Follow Slashdot stories on Twitter

 



Forgot your password?
typodupeerror
×
NASA Robotics Science

Humanoid Robot Wakes In Space, Tweets 91

DeviceGuru writes to note that "Robonaut 2 (aka R2), the first humanoid robot to become a permanent resident of the International Space Station (ISS), was awakened from stasis this week after six months in orbit. R2s first words? 'Those electrons feel GOOD!' The success of R2's activation on the ISS paves the way for putting R2 through its first movements in orbit on Sept. 1, when R2 will be sent commands for moving its arms and hands. Assuming these and other tests proceed without a hitch, R2 will start assisting the ISS crew with simple tasks in 2012. Coffee? Tea? Cigarettes?"
This discussion has been archived. No new comments can be posted.

Humanoid Robot Wakes In Space, Tweets

Comments Filter:
  • by elrous0 ( 869638 ) * on Wednesday August 24, 2011 @08:45AM (#37190506)

    Their budget has been in the shitter since Apollo. They haven't sent a man beyond low-earth orbit since "My Three Sons" was still on the air. Their attempt to build an economical, reusable spaceship resulted in an overpriced money-sink that required a complete rebuild at every launch and ate $700 million every time it lifted off. Their great international space station turned out to be gloried Mir that can't even maintain its own orbit and whose primary design function seems to have been justifying the Space Shuttle program. And, despite repeated promises of going back to the moon and to Mars, we're farther away from either goal today than we were when the Monkees were still popular.

    But one thing they *don't* skimp on, and have *never* skimped on, is good PR. If they were half as good at generating spacecraft designs as they are at generating good publicity, man would have been on Mars decades ago.

    So no man on Mars. No moonbases. No Kubrick-style space hotels. But, on the upside, we do have a "robot" that tweets messages about how fucking great NASA is.

    • by Anonymous Coward on Wednesday August 24, 2011 @09:04AM (#37190740)

      Oh yes, you've been robbed of your childhood dreams. The fact that physics, technology and materials have limits, that space is utterly hostile, that humans fall apart in free fall, that space is a radiation-blasted hell have nothing to do with it. How do you wake up every morning on this forsaken mud ball that has everything on it? Are you a kind of Space Goth, listening to depressing music while crying to his 2001 posters?

      • Are you saying you're not? I thought everyone, regardless of how "fix our problems down here first"-oriented they may be, still hoped desperately for that dream. Simply by virtue of the amount of funding and energy it requires, a human species that can get into deep space and thrive there must be a well-off one.
        • by Anonymous Coward

          I'm a realist. I grew up and understood the practical realities of space and other planets. I never stopped learning. When I was a kid I wanted an elephant too, you know? Can you understand why that isn't realistic, practical or desirable?
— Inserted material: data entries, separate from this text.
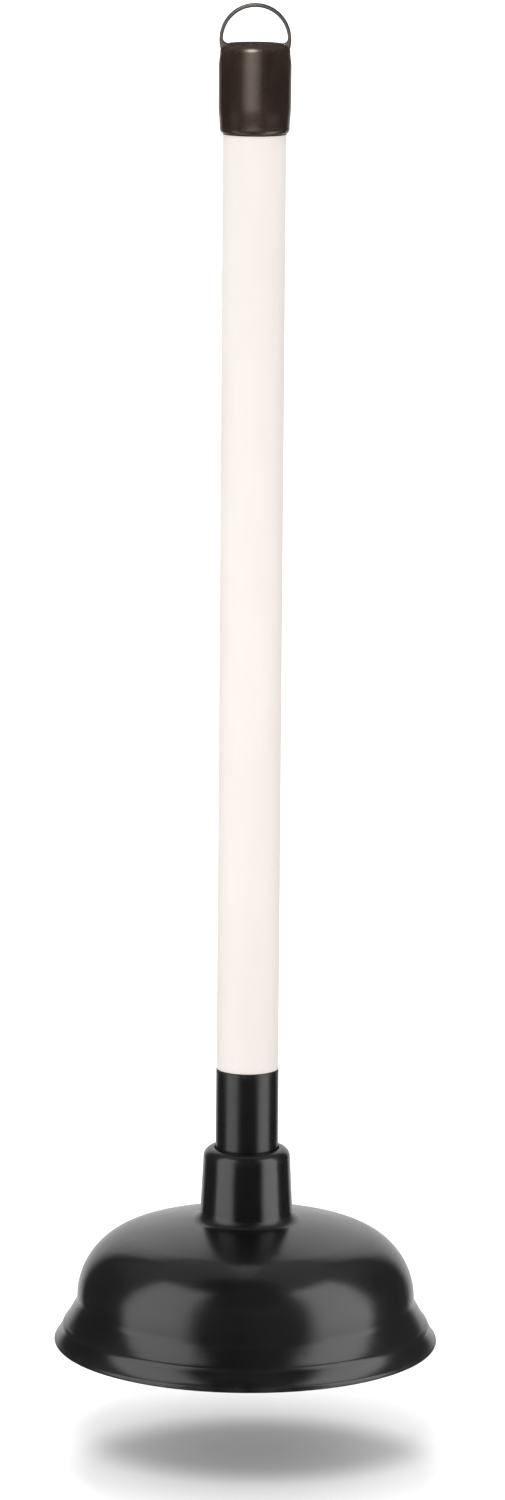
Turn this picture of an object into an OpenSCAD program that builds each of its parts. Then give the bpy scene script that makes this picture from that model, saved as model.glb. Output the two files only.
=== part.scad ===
// Toilet plunger: rubber cup, screw connector, film-covered stick and hanger cap.
// Millimetres. Z is up and runs along the handle. The origin is the centre of the rim's flat underside.

/* [Rubber cup] */
// Outer diameter of the rim
rim_d = 140; // [110:1:170]
// How far the skirt flares out past the bell's side wall
flare_w = 8.3; // [5:0.1:12]
// Height at which the side wall turns into the skirt
skirt_h = 15.7; // [11:0.5:19]
// Height of the bell's crown, measured on the centre line
bell_h = 47.6; // [40:0.1:60]
// How far the crown rises above the top of the shoulder's arc
crown_rise = 5; // [3:0.1:12]
// Thickness of the bell's wall
wall_t = 4; // [3:0.1:5]
// Height of the moulded ridge that runs round the skirt
ridge_h = 7.2; // [5:0.1:9]
// How far the moulded ridge stands out of the skirt
ridge_proud = 0.3; // [0.2:0.05:0.8]

/* [Neck] */
// Height of the neck above the bell's crown
neck_h = 25.7; // [22:0.1:30]
// Thickness of the rubber around the connector at the top of the neck
neck_wall = 4.4; // [3.4:0.1:6]
// How much wider the neck is at its foot, on each side
neck_taper = 1; // [0:0.1:2]
// Fillet between the neck's foot and the bell
foot_r = 4; // [2:0.5:6]

/* [Handle] */
// Diameter of the wooden stick
stick_d = 22; // [18:0.5:26]
// Length of stick that shows between the connector and the cap
shank_len = 339.3; // [250:0.1:600]
// Thickness of the shrunk film
film_t = 0.25; // [0.15:0.05:0.5]

/* [Connector] */
// Length of connector that shows above the neck
sleeve_len = 29.5; // [20:0.1:40]
// Wall of the sleeve around the stick's spigot
sleeve_wall = 2.4; // [1.8:0.1:3]
// Length of the screw below the neck's seat
thread_len = 22; // [18:0.5:26]
// Pitch of the screw
pitch = 4; // [3.5:0.25:5]
// Depth of the screw's thread
thread_depth = 1.4; // [1:0.1:1.8]

/* [Hanger cap] */
// Height of the cap, without its loop
cap_h = 32; // [26:0.1:42]
// Wall of the cap around the film at its widest
cap_wall = 1.6; // [1.2:0.1:3]
// How thick the loop is, seen from the front
loop_t = 1.25; // [1:0.05:3]
// How deep the loop is, seen from the side
loop_depth = 4.5; // [3:0.25:7]

/* [Hidden] */
$fn = 96;

// Bell: radii and heights of its section, all measured from the centre line and the floor.
rim_r = rim_d / 2;
wall_r = rim_r - flare_w;
edge_r = 1.2;
skirt_angle = atan2(flare_w, skirt_h - edge_r);
skirt_fillet = 6;
widest_z = skirt_h + skirt_fillet * tan(skirt_angle / 2);
shoulder_r = bell_h - widest_z - crown_rise;
shoulder_x = wall_r - shoulder_r;
drop = widest_z - bell_h;
// The crown's radius that meets the shoulder's arc smoothly and reaches bell_h on the centre line.
crown_r = (pow(shoulder_r, 2) - pow(shoulder_x, 2) - pow(drop, 2)) / (2 * (drop + shoulder_r));
crown_z = bell_h - crown_r;
join_angle = atan2(widest_z - crown_z, shoulder_x);
ridge_r = 3.4;

// Connector and neck: both follow the stick.
film_r = stick_d / 2 + film_t;
sleeve_proud = 0.15;
sleeve_r = film_r + sleeve_proud;
spigot_r = sleeve_r - sleeve_wall;
neck_r = sleeve_r + neck_wall;
neck_foot_r = neck_r + neck_taper;
neck_top = bell_h + neck_h;
neck_round = min(3.5, neck_wall - 0.6);
foot_z = crown_z + sqrt(pow(crown_r + foot_r, 2) - pow(neck_foot_r + foot_r, 2));
seat_depth = 2.2;
seat_z = neck_top - seat_depth;
seat_gap = 0.35;
thread_gap = 0.3;
thread_step = 1.65;
thread_r = sleeve_r - thread_step;
thread_root = thread_r - thread_depth;
thread_start = 2.6;
thread_turns = floor((thread_len - thread_start - 1.4) / pitch) + 1;
socket_clear = 2.5;
socket_floor = seat_z - thread_len - socket_clear;
boss_r = thread_r + wall_t;
boss_z = socket_floor - wall_t;
core_wall = 2.6;

// Handle: heights from the floor.
sleeve_top = neck_top + sleeve_len;
connector_floor = 3;
spigot_z = seat_z + connector_floor;
cap_z = sleeve_top + shank_len;
cap_top = cap_z + cap_h;
cap_roof = 3.6;
stick_top = cap_top - cap_roof;
film_top = stick_top - 3;
cap_gap = 0.02;
cap_bore = film_r + cap_gap;
cap_r = cap_bore + cap_wall;
cap_barrel = 0.45;
belly_foot = 9;
belly_top = 7;
loop_inset = 0.15;
loop_r = cap_r - loop_inset;
loop_lift = 1.4;
loop_z = cap_top + loop_lift;

// A point at distance r from [x, z], at the given angle.
function polar(x, z, r, angle) = [x + r * cos(angle), z + r * sin(angle)];

// Points along an arc. first = 1 leaves out the point that the line before it already ends on.
function arc(x, z, r, from, to, steps, first = 0) =
    [for (i = [first : steps]) polar(x, z, r, from + (to - from) * i / steps)];

// Outside of the cup from the top of the neck down to the rim, filled to the centre line.
module outer_section() {
    foot_x = neck_foot_r + foot_r;
    foot_angle = atan2(foot_z - crown_z, foot_x);
    ridge_inset = ridge_r - ridge_proud;
    ridge_half = acos(ridge_inset / ridge_r);
    ridge_x = rim_r - (ridge_h - edge_r) * tan(skirt_angle) - ridge_inset * cos(skirt_angle);
    ridge_z = ridge_h - ridge_inset * sin(skirt_angle);
    polygon(concat(
        [[0, 0], [0, neck_top]],
        arc(neck_r - neck_round, neck_top - neck_round, neck_round, 90, 0, 8),
        arc(foot_x, foot_z, foot_r, 180, 180 + foot_angle, 8),
        arc(0, crown_z, crown_r, foot_angle, join_angle, 6, 1),
        arc(shoulder_x, widest_z, shoulder_r, join_angle, 0, 20, 1),
        arc(wall_r + skirt_fillet, widest_z, skirt_fillet, 180, 180 + skirt_angle, 4, 1),
        arc(ridge_x, ridge_z, ridge_r, skirt_angle + ridge_half, skirt_angle - ridge_half, 8),
        arc(rim_r - edge_r, edge_r, edge_r, 2 * skirt_angle, 0, 4),
        arc(rim_r - edge_r, edge_r, edge_r, 0, -90, 6, 1)
    ));
}

// Hollow of the bell, one wall inside the outside all the way, and open below the rim.
module inner_section() {
    skirt_x = wall_r - wall_t + skirt_fillet;
    polygon(concat(
        [[0, -1], [rim_r - wall_t + (edge_r + 1) * tan(skirt_angle), -1]],
        arc(skirt_x, widest_z, skirt_fillet, 180 + skirt_angle, 180, 4),
        arc(shoulder_x, widest_z, shoulder_r - wall_t, 0, join_angle, 20, 1),
        arc(0, crown_z, crown_r - wall_t, join_angle, 90, 10, 1)
    ));
}

// Boss that hangs inside the bell under the socket, with a chamfered foot.
module boss_section() {
    polygon([
        [0, boss_z],
        [boss_r - 2, boss_z],
        [boss_r, boss_z + 2],
        [boss_r, bell_h - wall_t / 2],
        [0, bell_h - wall_t / 2]
    ]);
}

// Screw section from foot up to the seat: core radius, crest radius, extra width on both sides of each crest.
module screw_section(root, crest, spread, foot) {
    translate([0, foot]) square([root, seat_z - foot]);
    for (turn = [0 : thread_turns - 1]) {
        mid = seat_z - thread_start - turn * pitch;
        polygon([
            [root - 1, mid - 1.35 - spread],
            [root, mid - 1.35 - spread],
            [crest, mid - 0.55 - spread],
            [crest, mid + 0.55 + spread],
            [root, mid + 1.35 + spread],
            [root - 1, mid + 1.35 + spread]
        ]);
    }
}

// Rubber cup: bell, lip and threaded neck in one moulding. The boss is left standing in the hollow.
module rubber_cup() {
    color([0.035, 0.035, 0.037])
    rotate_extrude($fn = 180) {
        difference() {
            outer_section();
            difference() {
                inner_section();
                boss_section();
            }
            screw_section(thread_root + thread_gap, thread_r + thread_gap, thread_gap, socket_floor);
            translate([0, seat_z]) square([sleeve_r + seat_gap, seat_depth + 1]);
        }
    }
}

// Screw connector: sleeve that holds the stick, and the hollow screw below it.
module screw_connector() {
    edge = 0.5;
    color([0.045, 0.045, 0.047])
    rotate_extrude() {
        difference() {
            union() {
                screw_section(thread_root, thread_r, 0, seat_z - thread_len);
                polygon([
                    [0, seat_z],
                    [sleeve_r - edge, seat_z],
                    [sleeve_r, seat_z + edge],
                    [sleeve_r, sleeve_top - edge],
                    [sleeve_r - edge, sleeve_top],
                    [0, sleeve_top]
                ]);
            }
            translate([0, spigot_z]) square([spigot_r, sleeve_top]);
            translate([0, socket_floor]) square([thread_root - core_wall, seat_z - socket_floor - 1]);
        }
    }
}

// Wooden stick: stepped down at the foot to fit the connector, plain at the top.
module handle_stick() {
    bevel = 1;
    color([0.78, 0.62, 0.42])
    rotate_extrude() {
        polygon([
            [0, spigot_z],
            [spigot_r - bevel, spigot_z],
            [spigot_r, spigot_z + bevel],
            [spigot_r, sleeve_top],
            [stick_d / 2, sleeve_top],
            [stick_d / 2, stick_top - bevel],
            [stick_d / 2 - bevel, stick_top],
            [0, stick_top]
        ]);
    }
}

// Film: a thin tube shrunk on the stick, from the connector to well inside the cap.
module handle_film() {
    color([0.95, 0.91, 0.86])
    rotate_extrude() {
        translate([stick_d / 2, sleeve_top]) square([film_t, film_top - sleeve_top]);
    }
}

// Section of the cap: slightly barrelled, rounded at both edges, bored for the stick.
module cap_section() {
    low = 2;
    high = 3;
    waist = cap_r - cap_barrel;
    difference() {
        polygon(concat(
            [[0, cap_z]],
            arc(waist - low, cap_z + low, low, -90, 0, 6),
            [[cap_r, cap_z + belly_foot], [cap_r, cap_top - belly_top]],
            arc(waist - high, cap_top - high, high, 0, 90, 6),
            [[0, cap_top]]
        ));
        translate([0, cap_z - 1]) square([cap_bore, stick_top - cap_z + 1]);
    }
}

// Hanging loop: a flat ring standing on the cap, with a fillet at each root.
module hanging_loop() {
    fillet = 1.8;
    inner_r = loop_r - loop_t;
    root_z = -loop_lift;
    fillet_z = root_z + fillet;
    fillet_x = sqrt(pow(inner_r - fillet, 2) - pow(fillet_z, 2));
    translate([0, 0, loop_z])
    rotate([90, 0, 0])
    linear_extrude(loop_depth, center = true) {
        difference() {
            circle(r = loop_r);
            circle(r = inner_r);
            translate([-cap_r, root_z - cap_r - 2]) square([cap_r * 2, cap_r]);
        }
        for (side = [-1, 1]) {
            difference() {
                polygon([
                    [side * fillet_x, root_z - 1],
                    [side * fillet_x, fillet_z],
                    [side * fillet_x * inner_r / (inner_r - fillet), fillet_z * inner_r / (inner_r - fillet)],
                    [side * (inner_r + loop_t / 2), root_z],
                    [side * (inner_r + loop_t / 2), root_z - 1]
                ]);
                translate([side * fillet_x, fillet_z]) circle(r = fillet);
            }
        }
    }
}

// Hanger cap: closed cap and loop in one moulding.
module hanger_cap() {
    color([0.10, 0.075, 0.065])
    union() {
        rotate_extrude() cap_section();
        hanging_loop();
    }
}

rubber_cup();
screw_connector();
handle_stick();
handle_film();
hanger_cap();
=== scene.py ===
# %% [markdown]
# # Toilet plunger
#
# A force cup on a straight handle. The cup is one black rubber moulding, a black plastic connector
# screws into its neck, a turned stick in a cream film is pressed into the connector, and a dark brown
# cap with a thin hanging loop closes the top. The pieces' outer sizes and resting places are read from
# the measured CAD model, so the pieces made here land where the real ones fit together.

import math

import bpy
import numpy as np
from mathutils import Matrix, Vector


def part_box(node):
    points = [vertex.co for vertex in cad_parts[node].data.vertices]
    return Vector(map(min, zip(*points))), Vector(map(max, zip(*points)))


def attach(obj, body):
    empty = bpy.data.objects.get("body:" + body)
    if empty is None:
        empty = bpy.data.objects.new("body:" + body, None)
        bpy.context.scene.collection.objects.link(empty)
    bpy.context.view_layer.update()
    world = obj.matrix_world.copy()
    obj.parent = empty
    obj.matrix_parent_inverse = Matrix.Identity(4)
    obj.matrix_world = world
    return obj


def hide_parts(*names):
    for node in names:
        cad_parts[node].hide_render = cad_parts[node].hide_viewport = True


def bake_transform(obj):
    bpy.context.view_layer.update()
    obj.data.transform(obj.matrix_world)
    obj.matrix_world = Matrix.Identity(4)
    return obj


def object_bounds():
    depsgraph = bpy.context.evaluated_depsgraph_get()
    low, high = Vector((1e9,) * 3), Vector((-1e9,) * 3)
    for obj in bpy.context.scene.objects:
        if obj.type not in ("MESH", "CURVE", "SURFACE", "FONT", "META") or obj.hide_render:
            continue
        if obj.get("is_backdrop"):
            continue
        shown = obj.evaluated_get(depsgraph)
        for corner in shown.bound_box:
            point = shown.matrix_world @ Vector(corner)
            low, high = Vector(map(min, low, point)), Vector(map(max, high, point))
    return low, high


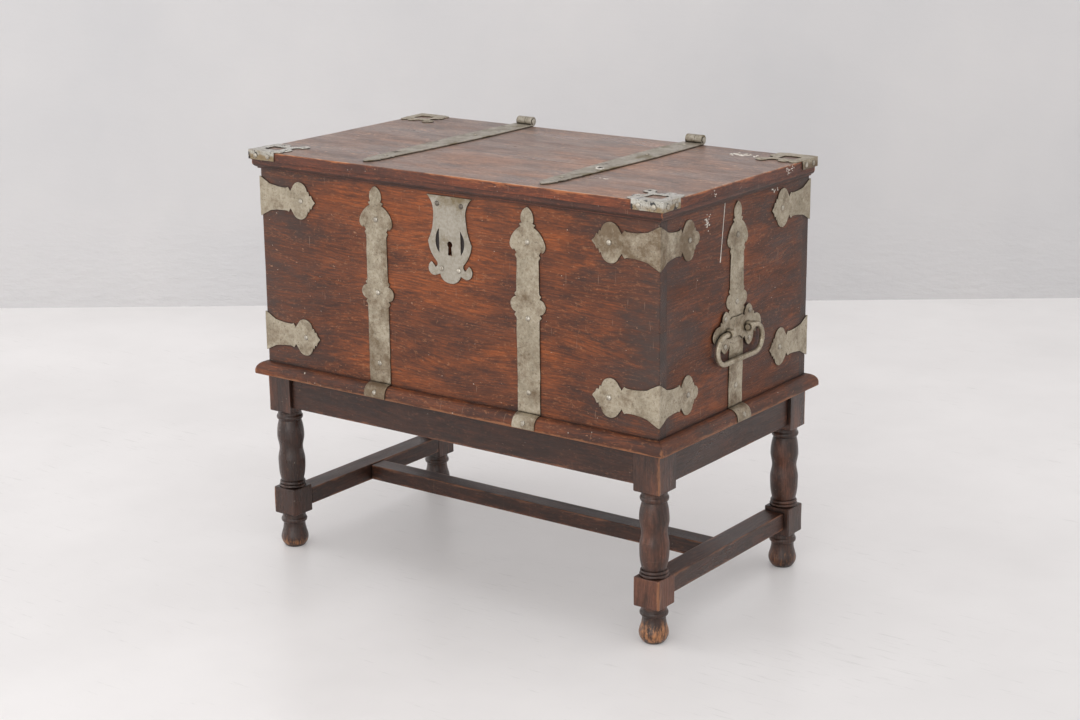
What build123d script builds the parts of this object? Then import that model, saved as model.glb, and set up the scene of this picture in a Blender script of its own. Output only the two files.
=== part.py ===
"""A boarded chest with iron mounts, standing on a low frame with turned legs.

X runs along the chest, the lock faces -Y, Z = 0 is the floor and all sizes are millimetres.
The wood is worked out from the outside of the boards, and every iron piece is laid on
the face that carries it, so a changed size moves what is nailed to it.
"""

import math
import os

from build123d import *

os.makedirs("parts", exist_ok=True)

# ------------------------------------------------------------------ stand, driving sizes
stand_length = 900.0  # over the leg blocks, along X
stand_depth = 502.0  # over the leg blocks, along Y
stand_height = 355.0  # floor to the top of legs and aprons
block_side = 53.0  # square blocks left on each turned leg
block_chamfer = 1.5
low_block_round = 3.5  # upright edges of the low blocks, worn by feet
low_block_foot = 69.0
low_block_head = 123.0
top_block_foot = 279.0

foot_flat_radius = 18.0  # what touches the floor
foot_radius = 26.4  # widest part of the ball foot
foot_widest = 16.0  # its height above the floor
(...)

          Do you also understand that this is NOT Star Trek? We depend completely on OIL. It's a limited, finite, expendable resource. There is nothing that can replace it, not even close.

          Space won't rescue us from ourselves. It's an immature, childish way to think. Clearly, you'll

          • What absolutely slays me about these arguments is that there's a lot of willfully ignorant nerds who will blithely assure us that "mining the moons of Jupiter is totally economically feasible, or will be someday" despite all of the points you've pointed out.

            They KNOW the distances involved. They KNOW that you would literally need to have hundreds of cargo ships in transit at all times to establish any sort of economically viable supply line, with a supply line that was literally YEARS long, each carrying h

      • What's your point?
        Oh, and the posters are laminated, just so you know. ;)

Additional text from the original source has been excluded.